Information-Theoretic Guarantees for Recovering Low-Rank Tensors from Symmetric Rank-One Measurements
Eren C. Kızıldağ
TL;DR
This work derives information-theoretic guarantees for exactly recovering a low symmetric-rank order-$\ell$ tensor from symmetric rank-one measurements with i.i.d. log-concave entries. The authors prove a near-optimal sample complexity of $N=\Theta(dr)$ for exact recovery via a rank-minimization program, and complement it with a Fano-based lower bound showing that $N=\tilde{\Omega}(dr^{0.98})$ is necessary up to polylog factors, underscoring the efficiency of the low-rank approach. They connect these results to learning two-layer polynomial networks, demonstrate that ERM over unstructured tensors can require exponentially more samples, and develop a suite of tools—covering numbers, Carbery–Wright anti-concentration, and orthogonal-polynomial expansions—to handle symmetric rank-one measurements under log-concave distributions.

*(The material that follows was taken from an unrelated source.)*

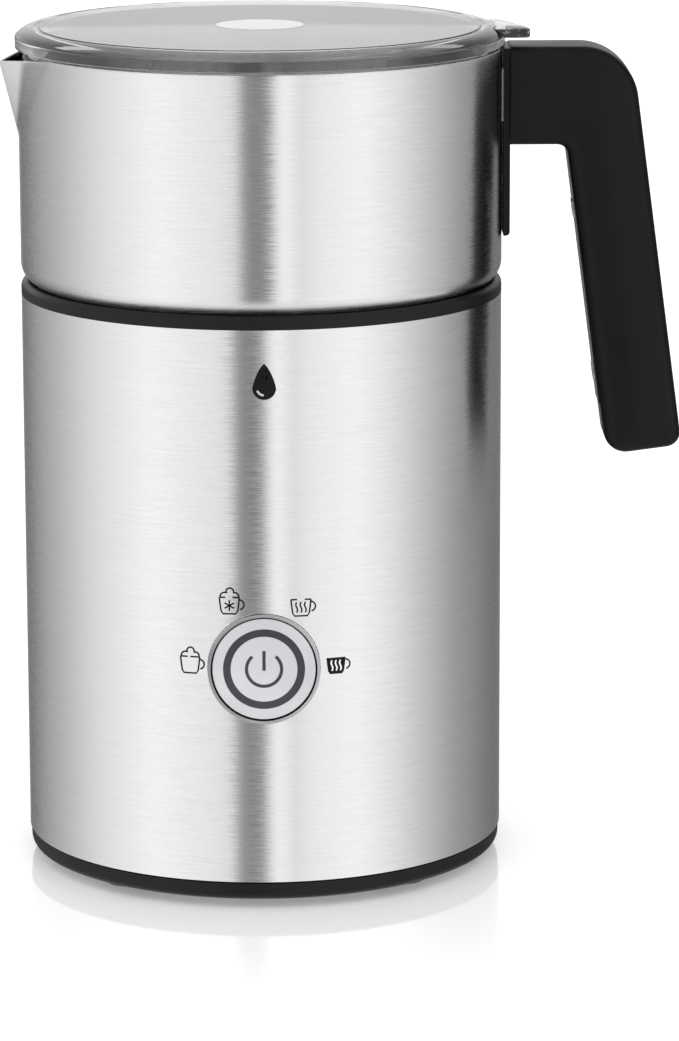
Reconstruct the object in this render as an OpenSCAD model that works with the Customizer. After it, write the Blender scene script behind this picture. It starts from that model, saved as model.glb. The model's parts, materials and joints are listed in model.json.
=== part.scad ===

The paper highlights the potential for information-theoretic benchmarks to guide the design of tractable algorithms and deepens understanding of sample complexity in structured tensor recovery and polynomial-network settings.
Abstract
In this paper, we investigate the sample complexity of recovering tensors with low symmetric rank from symmetric rank-one measurements. This setting is particularly motivated by the study of higher-order interactions and the analysis of two-layer neural networks with polynomial activations (polynomial networks). Using a covering numbers argument, we analyze the performance of the symmetric rank minimization program and establish near-optimal sample complexity bounds when the underlying distribution is log-concave. Our measurement model involves random symmetric rank-one tensors, which lead to involved probability calculations. To address these challenges, we employ the Carbery-Wright inequality, a powerful tool for studying anti-concentration properties of random polynomials, and leverage orthogonal polynomials. Additionally, we provide a sample complexity lower bound based on Fano's inequality, and discuss broader implications of our results for two-layer polynomial networks.